*LISTING:*
## start
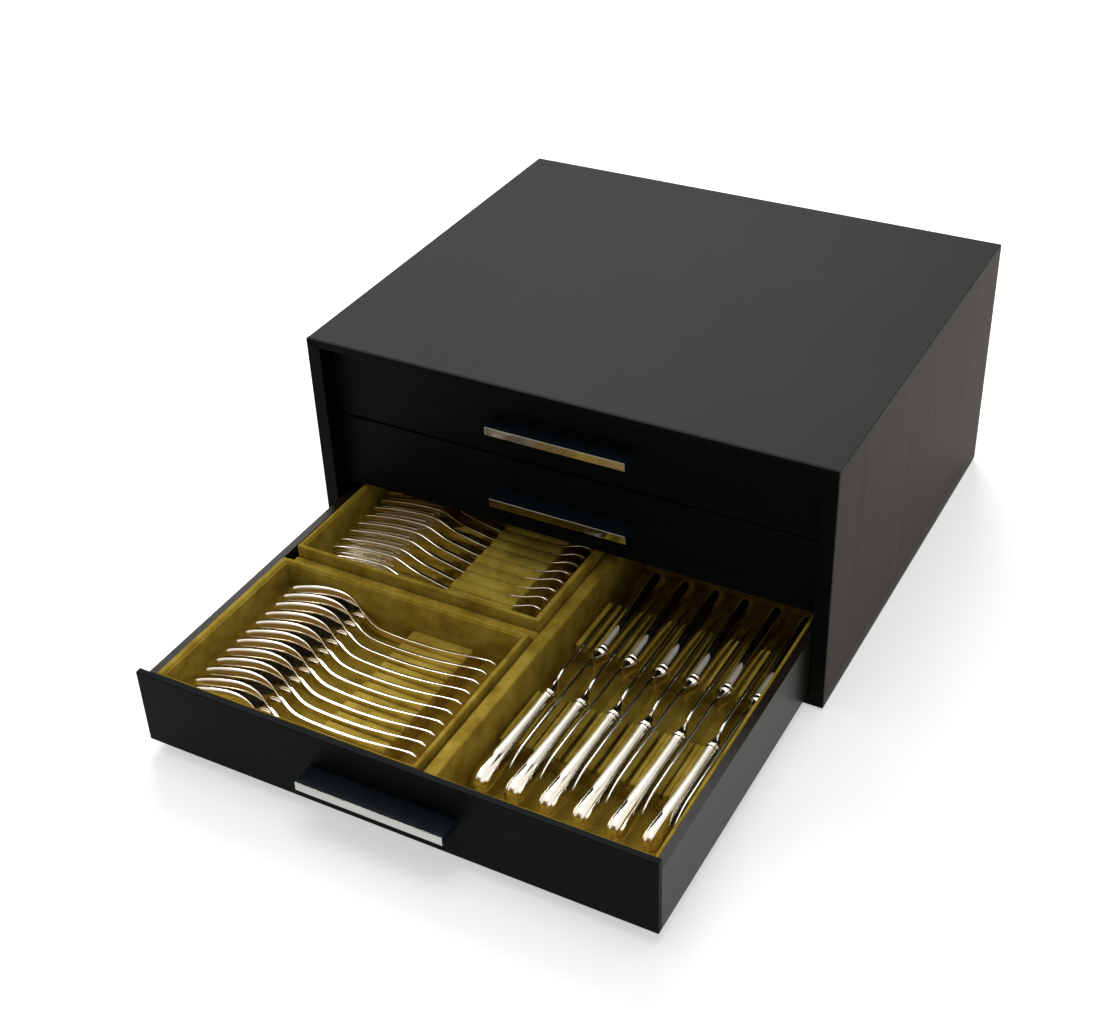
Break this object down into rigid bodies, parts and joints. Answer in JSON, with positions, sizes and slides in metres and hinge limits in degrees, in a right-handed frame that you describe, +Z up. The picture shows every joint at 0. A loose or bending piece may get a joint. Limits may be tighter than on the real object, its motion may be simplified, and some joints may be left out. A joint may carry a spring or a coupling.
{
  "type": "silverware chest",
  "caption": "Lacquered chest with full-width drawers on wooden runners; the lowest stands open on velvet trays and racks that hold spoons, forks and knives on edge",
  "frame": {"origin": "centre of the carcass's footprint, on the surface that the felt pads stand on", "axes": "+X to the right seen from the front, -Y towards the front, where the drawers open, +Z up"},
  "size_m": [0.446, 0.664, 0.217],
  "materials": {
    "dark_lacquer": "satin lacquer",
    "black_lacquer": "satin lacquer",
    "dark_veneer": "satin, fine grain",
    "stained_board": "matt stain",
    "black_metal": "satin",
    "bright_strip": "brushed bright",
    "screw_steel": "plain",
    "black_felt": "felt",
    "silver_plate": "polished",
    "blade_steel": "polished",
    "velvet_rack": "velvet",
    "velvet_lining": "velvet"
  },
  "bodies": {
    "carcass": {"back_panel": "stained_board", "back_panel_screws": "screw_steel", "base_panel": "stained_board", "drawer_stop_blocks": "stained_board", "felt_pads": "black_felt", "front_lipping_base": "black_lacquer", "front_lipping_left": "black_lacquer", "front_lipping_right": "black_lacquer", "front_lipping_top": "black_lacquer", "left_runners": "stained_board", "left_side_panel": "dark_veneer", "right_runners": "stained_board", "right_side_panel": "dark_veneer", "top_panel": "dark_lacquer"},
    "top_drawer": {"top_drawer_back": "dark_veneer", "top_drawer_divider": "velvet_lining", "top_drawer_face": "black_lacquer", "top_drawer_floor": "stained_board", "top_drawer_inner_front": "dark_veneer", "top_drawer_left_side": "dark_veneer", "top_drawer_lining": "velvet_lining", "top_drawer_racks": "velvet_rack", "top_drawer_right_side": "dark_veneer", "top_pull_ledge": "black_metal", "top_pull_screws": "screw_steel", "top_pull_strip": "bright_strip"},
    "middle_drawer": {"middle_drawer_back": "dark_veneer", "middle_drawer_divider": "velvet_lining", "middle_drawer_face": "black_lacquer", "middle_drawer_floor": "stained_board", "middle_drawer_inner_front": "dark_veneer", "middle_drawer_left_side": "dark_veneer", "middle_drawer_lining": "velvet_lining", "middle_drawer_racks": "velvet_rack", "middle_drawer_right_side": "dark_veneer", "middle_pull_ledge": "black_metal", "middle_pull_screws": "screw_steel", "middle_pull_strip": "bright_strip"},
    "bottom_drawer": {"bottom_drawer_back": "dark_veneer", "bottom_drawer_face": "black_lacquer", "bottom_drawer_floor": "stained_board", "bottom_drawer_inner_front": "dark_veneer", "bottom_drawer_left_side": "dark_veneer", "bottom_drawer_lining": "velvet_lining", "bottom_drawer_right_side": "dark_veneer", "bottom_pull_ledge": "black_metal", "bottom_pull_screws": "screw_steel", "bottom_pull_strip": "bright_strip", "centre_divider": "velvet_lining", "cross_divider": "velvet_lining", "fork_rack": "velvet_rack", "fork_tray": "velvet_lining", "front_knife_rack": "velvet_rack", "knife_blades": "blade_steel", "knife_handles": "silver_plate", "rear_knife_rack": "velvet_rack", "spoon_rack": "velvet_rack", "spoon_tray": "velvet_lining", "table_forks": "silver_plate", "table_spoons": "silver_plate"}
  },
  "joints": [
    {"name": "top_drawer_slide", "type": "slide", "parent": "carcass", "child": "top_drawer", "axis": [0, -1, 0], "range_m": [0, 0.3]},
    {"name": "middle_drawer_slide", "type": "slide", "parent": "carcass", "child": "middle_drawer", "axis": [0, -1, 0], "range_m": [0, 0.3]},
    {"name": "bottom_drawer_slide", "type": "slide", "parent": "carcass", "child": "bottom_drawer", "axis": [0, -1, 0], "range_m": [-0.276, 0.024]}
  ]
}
## end
## start
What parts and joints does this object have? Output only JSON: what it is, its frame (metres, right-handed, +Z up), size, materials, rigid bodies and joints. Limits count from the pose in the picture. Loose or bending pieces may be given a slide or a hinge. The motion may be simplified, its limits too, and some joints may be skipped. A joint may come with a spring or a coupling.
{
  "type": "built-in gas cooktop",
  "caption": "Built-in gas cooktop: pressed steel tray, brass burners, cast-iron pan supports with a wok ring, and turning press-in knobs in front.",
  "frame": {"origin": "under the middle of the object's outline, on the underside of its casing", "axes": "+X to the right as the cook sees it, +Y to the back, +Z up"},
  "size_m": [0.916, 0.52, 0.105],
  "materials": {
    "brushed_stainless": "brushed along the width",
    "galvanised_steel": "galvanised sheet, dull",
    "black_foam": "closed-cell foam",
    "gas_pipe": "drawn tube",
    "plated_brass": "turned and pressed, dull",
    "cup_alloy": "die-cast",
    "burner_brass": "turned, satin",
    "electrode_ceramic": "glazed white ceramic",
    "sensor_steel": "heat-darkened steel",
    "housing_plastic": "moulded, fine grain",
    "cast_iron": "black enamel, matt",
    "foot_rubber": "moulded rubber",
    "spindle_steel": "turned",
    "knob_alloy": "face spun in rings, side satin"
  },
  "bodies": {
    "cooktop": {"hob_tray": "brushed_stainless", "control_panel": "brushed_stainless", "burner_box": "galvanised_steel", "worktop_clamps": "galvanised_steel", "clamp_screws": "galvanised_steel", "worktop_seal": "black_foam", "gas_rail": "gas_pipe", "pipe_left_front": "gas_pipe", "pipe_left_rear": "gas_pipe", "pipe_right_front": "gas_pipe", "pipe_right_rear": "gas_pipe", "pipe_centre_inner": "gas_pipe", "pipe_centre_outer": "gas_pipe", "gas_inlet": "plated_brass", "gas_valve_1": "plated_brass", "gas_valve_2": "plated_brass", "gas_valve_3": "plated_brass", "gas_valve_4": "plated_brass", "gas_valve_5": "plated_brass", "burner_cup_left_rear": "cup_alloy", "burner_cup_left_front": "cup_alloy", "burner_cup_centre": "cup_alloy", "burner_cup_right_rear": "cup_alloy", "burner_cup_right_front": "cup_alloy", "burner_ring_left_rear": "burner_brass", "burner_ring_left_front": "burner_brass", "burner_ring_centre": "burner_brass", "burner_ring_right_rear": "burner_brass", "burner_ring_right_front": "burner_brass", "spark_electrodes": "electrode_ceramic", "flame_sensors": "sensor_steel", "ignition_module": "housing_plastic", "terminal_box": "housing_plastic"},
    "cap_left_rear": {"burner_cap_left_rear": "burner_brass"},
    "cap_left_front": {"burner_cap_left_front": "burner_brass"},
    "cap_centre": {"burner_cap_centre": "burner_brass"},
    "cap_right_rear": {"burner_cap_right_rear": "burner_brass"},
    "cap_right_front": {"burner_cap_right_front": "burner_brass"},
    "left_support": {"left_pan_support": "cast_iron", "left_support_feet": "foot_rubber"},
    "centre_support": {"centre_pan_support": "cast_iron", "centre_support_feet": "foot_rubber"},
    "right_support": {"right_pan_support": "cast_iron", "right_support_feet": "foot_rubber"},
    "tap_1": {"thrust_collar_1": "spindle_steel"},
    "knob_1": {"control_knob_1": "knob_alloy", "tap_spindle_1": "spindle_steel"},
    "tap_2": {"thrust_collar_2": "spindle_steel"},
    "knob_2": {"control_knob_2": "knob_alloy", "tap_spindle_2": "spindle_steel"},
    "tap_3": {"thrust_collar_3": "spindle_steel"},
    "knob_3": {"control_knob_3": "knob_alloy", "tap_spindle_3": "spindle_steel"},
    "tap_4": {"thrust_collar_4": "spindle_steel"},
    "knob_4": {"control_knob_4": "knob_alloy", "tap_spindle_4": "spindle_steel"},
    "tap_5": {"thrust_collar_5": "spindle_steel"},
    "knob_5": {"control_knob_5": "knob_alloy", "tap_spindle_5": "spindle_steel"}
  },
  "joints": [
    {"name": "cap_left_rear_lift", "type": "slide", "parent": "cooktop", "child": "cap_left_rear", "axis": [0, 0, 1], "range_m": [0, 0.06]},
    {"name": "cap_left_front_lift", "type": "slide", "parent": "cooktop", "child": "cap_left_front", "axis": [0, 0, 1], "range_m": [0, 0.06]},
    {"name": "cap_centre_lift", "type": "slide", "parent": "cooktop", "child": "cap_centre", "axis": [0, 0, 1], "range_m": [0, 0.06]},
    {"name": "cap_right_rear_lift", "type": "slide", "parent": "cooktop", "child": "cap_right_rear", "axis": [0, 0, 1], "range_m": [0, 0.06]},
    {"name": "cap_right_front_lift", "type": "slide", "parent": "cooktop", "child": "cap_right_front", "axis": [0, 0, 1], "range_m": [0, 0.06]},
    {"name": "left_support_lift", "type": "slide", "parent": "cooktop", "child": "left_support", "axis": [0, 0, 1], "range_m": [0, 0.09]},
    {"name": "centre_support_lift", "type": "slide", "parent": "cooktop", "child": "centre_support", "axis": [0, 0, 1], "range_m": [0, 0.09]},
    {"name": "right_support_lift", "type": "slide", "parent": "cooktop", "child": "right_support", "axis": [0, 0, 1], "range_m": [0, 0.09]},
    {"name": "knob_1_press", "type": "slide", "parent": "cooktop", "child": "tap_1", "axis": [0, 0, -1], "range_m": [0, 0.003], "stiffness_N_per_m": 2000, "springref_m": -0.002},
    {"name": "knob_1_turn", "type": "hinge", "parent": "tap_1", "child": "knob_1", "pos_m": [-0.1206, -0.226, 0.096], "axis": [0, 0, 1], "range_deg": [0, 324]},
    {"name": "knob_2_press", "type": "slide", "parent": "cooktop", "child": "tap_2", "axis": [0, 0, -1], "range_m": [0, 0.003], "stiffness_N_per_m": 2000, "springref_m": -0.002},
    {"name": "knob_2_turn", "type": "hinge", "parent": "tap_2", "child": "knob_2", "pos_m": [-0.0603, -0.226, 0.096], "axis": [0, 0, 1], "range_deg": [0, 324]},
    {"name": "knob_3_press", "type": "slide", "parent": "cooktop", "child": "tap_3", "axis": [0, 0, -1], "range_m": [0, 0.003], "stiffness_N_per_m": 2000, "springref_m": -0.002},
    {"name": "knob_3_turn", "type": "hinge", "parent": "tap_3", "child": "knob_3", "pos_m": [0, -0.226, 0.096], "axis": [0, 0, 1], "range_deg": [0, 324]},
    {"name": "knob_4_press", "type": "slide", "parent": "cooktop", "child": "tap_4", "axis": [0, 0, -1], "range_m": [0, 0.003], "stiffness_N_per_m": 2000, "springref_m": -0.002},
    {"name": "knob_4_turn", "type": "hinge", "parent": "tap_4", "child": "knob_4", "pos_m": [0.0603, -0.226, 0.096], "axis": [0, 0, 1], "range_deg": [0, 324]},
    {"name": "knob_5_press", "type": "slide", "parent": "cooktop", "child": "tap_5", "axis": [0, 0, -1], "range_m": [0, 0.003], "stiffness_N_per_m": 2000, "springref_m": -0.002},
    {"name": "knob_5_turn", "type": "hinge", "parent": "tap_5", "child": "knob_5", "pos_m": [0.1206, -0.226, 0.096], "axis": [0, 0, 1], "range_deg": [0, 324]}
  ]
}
## end
## start
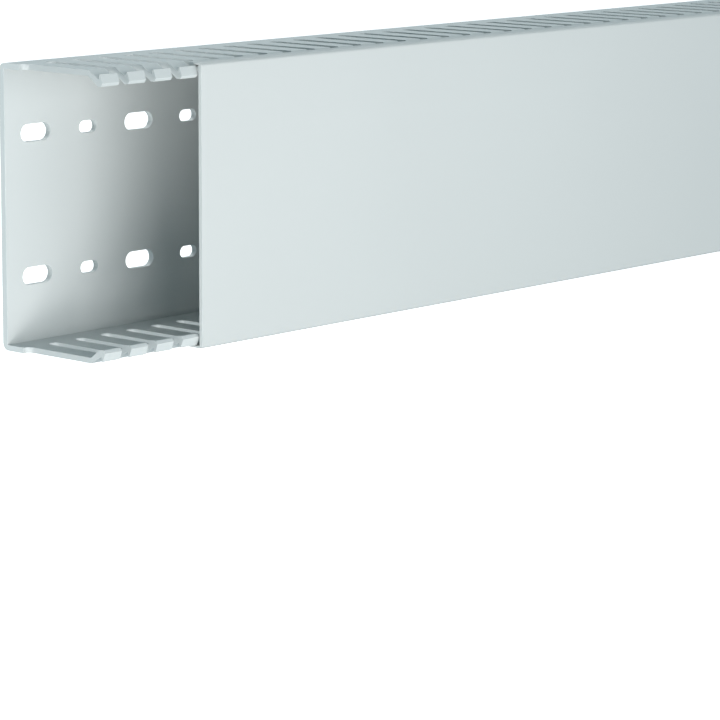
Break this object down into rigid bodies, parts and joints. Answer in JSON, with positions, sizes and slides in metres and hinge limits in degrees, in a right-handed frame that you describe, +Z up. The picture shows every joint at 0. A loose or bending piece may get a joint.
## end
*YOUR GOAL:* In the entries above, some lines may contain the string "that"; report how many, without additional comment.

*ANSWER TO THIS PROBLEM:* 4